GIVEN INFORMATION »
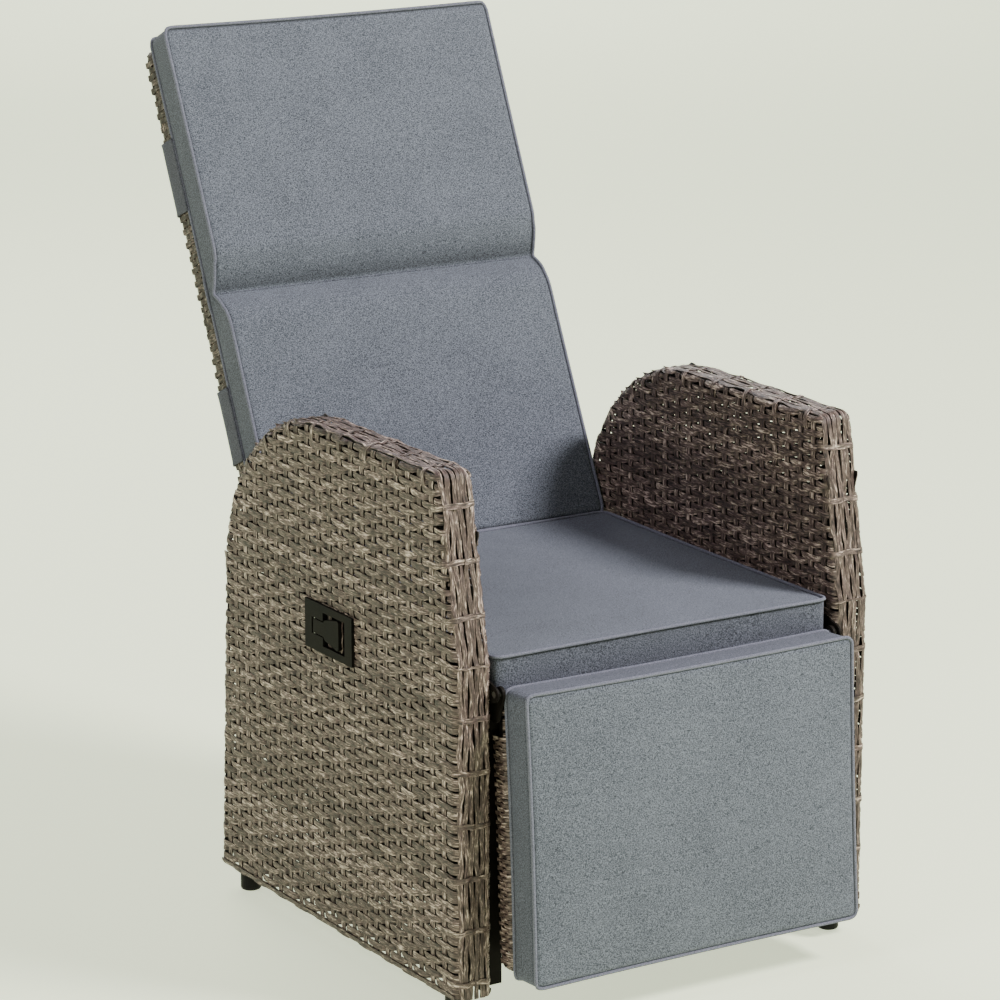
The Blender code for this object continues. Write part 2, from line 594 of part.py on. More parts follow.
def gas_spring(looks):
    z = GAS_FRONT.y
    head_end = GAS_FRONT_Y + 0.012
    cylinder_front = head_end + GAS_FREE
    cylinder = rod((0, cylinder_front, z), (0, GAS_REAR.x - 0.014, z), GAS_RADIUS, 28)
    cylinder = smooth(add("gas_cylinder", cylinder, looks["steel"], GAS_REAR))
    eye = slab(capsule(GAS_REAR, (GAS_REAR.x - 0.020, z), 0.009, 0.009), -0.009, 0.009)
    boolean(cylinder, add("join_gas_eye", eye, looks["steel"]), "UNION")
    boolean(cylinder, add("cut_gas_eye", x_rod(GAS_REAR, -0.03, 0.03, GAS_PIN + RUNNING), looks["steel"]))
    bore = rod((0, cylinder_front - 0.01, z), (0, cylinder_front + GAS_BORE_DEPTH, z), GAS_BORE, 28)
    boolean(cylinder, add("cut_gas_bore", bore, looks["steel"]))
    bar = smooth(add("gas_rod", rod((0, head_end - 0.004, z), (0, cylinder_front + GAS_INSIDE, z), GAS_ROD),
                     looks["chrome"]))
    head = rod((0, GAS_FRONT_Y - 0.020, z), (0, head_end, z), 0.009, 24)
    boolean(bar, add("join_gas_head", head, looks["steel"]), "UNION")
    boolean(bar, add("cut_gas_head", x_rod(GAS_FRONT, -0.03, 0.03, GAS_PIN + TOUCH), looks["steel"]))
    for name, at, reach in (("front", GAS_FRONT, 0.0195), ("rear", GAS_REAR, 0.0205)):
        origin = GAS_REAR if name == "rear" else None
        smooth(add(f"gas_pin_{name}", x_rod(at, -reach, reach, GAS_PIN), looks["bolt"], origin))


# Release handle

def handle(side_pieces, looks):
    face = -OUTER_X
    y0, y1 = BEZEL_Y[0] + HOUSING_MARGIN, BEZEL_Y[1] - HOUSING_MARGIN
    z0, z1 = BEZEL_Z[0] + 0.0065, BEZEL_Z[1] - 0.0055
    mid_z = (BEZEL_Z[0] + BEZEL_Z[1]) / 2
    back_x = face + HOUSING_DEPTH
    bezel = box((face - BEZEL_T - TOUCH, BEZEL_Y[0], BEZEL_Z[0]), (face - TOUCH, BEZEL_Y[1], BEZEL_Z[1]))
    housing = add("handle_housing", bezel, looks["plastic"])
    body = add("join_housing", box((face - BEZEL_T / 2, y0, z0), (back_x, y1, z1)), looks["plastic"])
    boolean(housing, body, "UNION")
    clear = add("cut_weave_housing", box((face - 0.01, y0 - TOUCH, z0 - TOUCH),
                                         (back_x + 0.001, y1 + TOUCH, z1 + TOUCH)), looks["plastic"])
    boolean(side_pieces["left"]["outer"], clear)
    out_x = face - BEZEL_T - 0.02
    floor_x = back_x - 0.004
    knuckle = PADDLE_T / 2
    axis_x = face - BEZEL_T - TOUCH + knuckle
    pockets = (((PADDLE_FRONT_Y - FINGER_SLOT, PADDLE_NECK_Y + PADDLE_GAP), PADDLE_HEAD),
               ((PADDLE_NECK_Y - 0.001, PADDLE_AXIS_Y + knuckle + PADDLE_GAP), PADDLE_NECK))
    for i, ((a, b), height) in enumerate(pockets):
        reach = height / 2 + PADDLE_GAP
        pocket = box((out_x, a, mid_z - reach), (floor_x, b, mid_z + reach))
        boolean(housing, add(f"cut_pocket_{i}", pocket, looks["plastic"]))
    at = Vector((axis_x, PADDLE_AXIS_Y, mid_z))
    pin_reach = PADDLE_NECK / 2 + PADDLE_GAP + 0.007
    pin_hole = rod(at - Vector((0, 0, pin_reach + TOUCH)), at + Vector((0, 0, pin_reach + TOUCH)),
                   PADDLE_PIN + TOUCH)
    pin_hole = add("cut_paddle_pin", pin_hole, looks["plastic"])
    boolean(housing, pin_hole)
    reach = Vector((0, 0, pin_reach))
    smooth(add("paddle_pin", rod(at - reach, at + reach, PADDLE_PIN, 12), looks["bolt"]))
    paddle(at, knuckle, looks)


def paddle(at, knuckle, looks):
    """Mushroom-shaped lever that turns on its rear end and is pulled out at the front."""
    bm = rod(at - Vector((0, 0, PADDLE_NECK / 2)), at + Vector((0, 0, PADDLE_NECK / 2)), knuckle)
    made = add("handle_paddle", bm, looks["plastic"])
    neck = box((at.x - knuckle, PADDLE_NECK_Y - 0.002, at.z - PADDLE_NECK / 2),
               (at.x + knuckle, at.y, at.z + PADDLE_NECK / 2))
    boolean(made, add("join_neck", neck, looks["plastic"]), "UNION")
    half = PADDLE_HEAD / 2
    outline = [(PADDLE_FRONT_Y, at.z - half), (PADDLE_NECK_Y, at.z - half * 0.62),
               (PADDLE_NECK_Y, at.z + half * 0.62), (PADDLE_FRONT_Y, at.z + half)]
    outline = rounded(outline, (0.004, 0.006, 0.006, 0.004))
    head = slab(outline, at.x - knuckle, at.x + knuckle)
    boolean(made, add("join_head", head, looks["plastic"]), "UNION")
    hole = rod(at - Vector((0, 0, 0.03)), at + Vector((0, 0, 0.03)), PADDLE_PIN + RUNNING)
    boolean(made, add("cut_paddle", hole, looks["plastic"]))


def release_cable(side_pieces, looks):
    """Cable from the housing, down inside the left panel and under the seat to the gas spring."""
    left = -OUTER_X
    inner = -INNER_X
    gas_z = GAS_FRONT.y - SEAT_TOP
    route = [(left + 0.020, BEZEL_Y[1] - HOUSING_MARGIN + TOUCH, -0.031), (left + 0.022, 0.068, -0.032),
             (inner - 0.019, 0.092, -0.043), (inner - 0.0102, 0.104, -0.064),
             (inner - 0.0098, 0.106, -0.087), (inner - 0.006, 0.098, -0.099),
             (inner + 0.010, 0.080, -0.101), (inner + 0.050, 0.045, -0.100), (-0.120, -0.025, -0.100),
             (-0.055, -0.085, -0.104), (-0.022, -0.115, -0.114), (-0.003, -0.118, -0.125),
             (0, GAS_FRONT_Y - 0.046, gas_z + 0.0005), (0, GAS_FRONT_Y - 0.020 - TOUCH, gas_z)]
    points = smooth_route([(x, y, SEAT_TOP + drop) for x, y, drop in route], 5)
    swept(points, CABLE, looks["rubber"], "release_cable", resolution=2)
    passage = swept(points, CABLE + CABLE_GAP, looks["rubber"], "cut_cable", resolution=2)
    boolean(side_pieces["left"]["inner"], as_mesh(passage))


def smooth_route(route, steps):
    """Read points from a smooth curve that passes through the route's own points."""
    route = [Vector(p) for p in route]
    padded = [2 * route[0] - route[1]] + route + [2 * route[-1] - route[-2]]
    points = []
    for a, b, c, d in zip(padded, padded[1:], padded[2:], padded[3:]):
        for i in range(steps):
            t = i / steps
            points.append(0.5 * (2 * b + (c - a) * t + (2 * a - 5 * b + 4 * c - d) * t ** 2
                                 + (3 * b - a - 3 * c + d) * t ** 3))
    return points + [route[-1]]


def stand_over_origin():
    """Move everything along Y so that the origin is under the middle of the whole chair."""
    bpy.context.view_layer.update()
    graph = bpy.context.evaluated_depsgraph_get()
    kept = [o for o in bpy.data.objects if o.type == "MESH" and not o.hide_render]
    ys = []
    for made in kept:
        evaluated = made.evaluated_get(graph)
        ys += [(made.matrix_world @ Vector(corner)).y for corner in evaluated.bound_box]
    middle = (min(ys) + max(ys)) / 2
    for made in bpy.data.objects:
        made.location.y -= middle
    bpy.context.view_layer.update()
    print(f"the chair is moved {-middle:.5f} m along Y")


def main():
    clear_scene()
    looks = {
        "wicker": material("wicker", (0.23, 0.19, 0.155), 0.55),
        "steel": material("coated_metal", (0.10, 0.085, 0.075), 0.45, 0.6),
        "chrome": material("chrome", (0.80, 0.80, 0.80), 0.12, 1.0),
        "bolt": material("zinc", (0.55, 0.55, 0.55), 0.35, 1.0),
        "plastic": material("black_plastic", (0.02, 0.02, 0.02), 0.40),
        "rubber": material("cable_sheath", (0.015, 0.015, 0.015), 0.50),
        "fabric": material("cushion_fabric", (0.13, 0.16, 0.19), 0.90),
    }
    side_pieces = {side: side_panel(side, sign, looks) for side, sign in SIDES}
    seat(side_pieces, looks)
    back(side_pieces, looks)
    footrest(looks)
    links(looks)
    gas_spring(looks)
    handle(side_pieces, looks)
    release_cable(side_pieces, looks)
    stand_over_origin()


main()
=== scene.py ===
# %% [markdown]
# # A reclining garden chair in woven plastic rattan
#
# The chair has two woven side panels, a seat between them, a back that reclines and a footrest that
# swings up with it. The frame model below holds the hard parts. This lesson makes what the hand and
# the eye meet: the weave, the wrapped edges, the piped cushions and the straps behind the back.
# Everything is in metres, Z is up and the chair faces -Y.

# %% Load the frame
import json
import random
from math import atan2, cos, pi, radians, sin, sqrt, tan, tau

import bmesh
import bpy
from mathutils import Matrix, Vector
from mathutils.bvhtree import BVHTree
from mathutils.kdtree import KDTree


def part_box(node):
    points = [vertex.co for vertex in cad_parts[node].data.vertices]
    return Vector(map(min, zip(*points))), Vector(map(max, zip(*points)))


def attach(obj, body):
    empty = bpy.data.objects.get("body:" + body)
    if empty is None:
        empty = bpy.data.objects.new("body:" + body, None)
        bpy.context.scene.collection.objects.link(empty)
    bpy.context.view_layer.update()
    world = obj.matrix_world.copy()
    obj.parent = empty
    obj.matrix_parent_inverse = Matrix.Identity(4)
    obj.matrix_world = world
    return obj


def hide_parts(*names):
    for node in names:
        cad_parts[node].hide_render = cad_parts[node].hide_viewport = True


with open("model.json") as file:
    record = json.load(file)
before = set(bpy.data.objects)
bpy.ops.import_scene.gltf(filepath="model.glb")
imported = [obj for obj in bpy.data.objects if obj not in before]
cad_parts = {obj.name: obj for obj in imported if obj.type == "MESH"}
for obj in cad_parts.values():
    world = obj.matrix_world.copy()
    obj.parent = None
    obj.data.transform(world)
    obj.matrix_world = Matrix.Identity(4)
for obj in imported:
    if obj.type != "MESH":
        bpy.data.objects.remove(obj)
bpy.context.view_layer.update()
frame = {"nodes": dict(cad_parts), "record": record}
nodes = frame["nodes"]

# %% [markdown]
# ## Camera
#
# The chair is seen from its front left and a little from above, through a long lens, so its upright
# lines stay nearly upright. The camera is set first, so that every later piece is judged through it.

# %% Camera
def linked(name, data):
    """A new object in the scene."""
    made = bpy.data.objects.new(name, data)
    bpy.context.collection.objects.link(made)
    return made


camera = linked("camera", bpy.data.cameras.new("camera"))
camera.location = (-2.6606, -4.29395, 1.8281)
camera.rotation_euler = (radians(90 - 14.52), 0, radians(-31.90))
camera.data.sensor_width = 36
camera.data.lens = 146.7
camera.data.clip_end = 100
bpy.context.scene.camera = camera
print("camera at", [round(c, 3) for c in camera.location])

# %% [markdown]
# ## Floor and light
#
# A studio picture of garden furniture has no hard shadow and no horizon. The floor is a wide pale
# bowl: it lies flat to 12 m from the chair and then curves up into a low wall all round, so no level
# view meets a horizon. It is a profile of a few vertices, spun round the upright axis.

# %% Floor
flat_reach, curve_radius, wall_top = 12.0, 3.0, 4.5


def mesh_of(name, bm):
    """Turn a bmesh into a mesh and free it."""
    mesh = bpy.data.meshes.new(name)
    bm.to_mesh(mesh)
    bm.free()
    return mesh


def node_material(name):
    """A new material, its nodes and its shader."""
    made = bpy.data.materials.new(name)
    made.use_nodes = True
    tree = made.node_tree
    return made, tree, tree.nodes["Principled BSDF"]


profile = [(0.0, 0.0), (flat_reach, 0.0)]
profile += [(flat_reach + curve_radius * sin(radians(a)), curve_radius * (1 - cos(radians(a))))
            for a in range(6, 91, 6)]
profile.append((flat_reach + curve_radius, wall_top))
bowl = bmesh.new()
line = [bowl.verts.new((x, 0, z)) for x, z in profile]
for a, b in zip(line, line[1:]):
    bowl.edges.new((a, b))
bmesh.ops.spin(bowl, geom=bowl.verts[:] + bowl.edges[:], axis=(0, 0, 1), cent=(0, 0, 0), angle=tau,
               steps=96, use_merge=True)
bmesh.ops.remove_doubles(bowl, verts=bowl.verts, dist=0.0001)
bmesh.ops.recalc_face_normals(bowl, faces=bowl.faces)
floor_data = mesh_of("floor", bowl)
floor_data.shade_smooth()
if floor_data.polygons[0].normal.z < 0:
    floor_data.flip_normals()
floor = linked("floor", floor_data)
floor_look, _, floor_shader = node_material("studio_floor")
floor_shader.inputs["Base Color"].default_value = (0.55, 0.59, 0.43, 1)
floor_shader.inputs["Emission Color"].default_value = (0.90, 0.99, 0.70, 1)
floor_shader.inputs["Emission Strength"].default_value = 1.02
floor_shader.inputs["Roughness"].default_value = 0.9
floor_shader.inputs["Specular IOR Level"].default_value = 0.1
floor_data.materials.append(floor_look)
print(f"the studio floor is {2 * (flat_reach + curve_radius):.0f} m across")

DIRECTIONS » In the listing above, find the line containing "links(looks)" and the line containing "from math import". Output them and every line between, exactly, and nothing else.

TASK RESPONSE »
    links(looks)
    gas_spring(looks)
    handle(side_pieces, looks)
    release_cable(side_pieces, looks)
    stand_over_origin()


main()
=== scene.py ===
# %% [markdown]
# # A reclining garden chair in woven plastic rattan
#
# The chair has two woven side panels, a seat between them, a back that reclines and a footrest that
# swings up with it. The frame model below holds the hard parts. This lesson makes what the hand and
# the eye meet: the weave, the wrapped edges, the piped cushions and the straps behind the back.
# Everything is in metres, Z is up and the chair faces -Y.

# %% Load the frame
import json
import random
from math import atan2, cos, pi, radians, sin, sqrt, tan, tau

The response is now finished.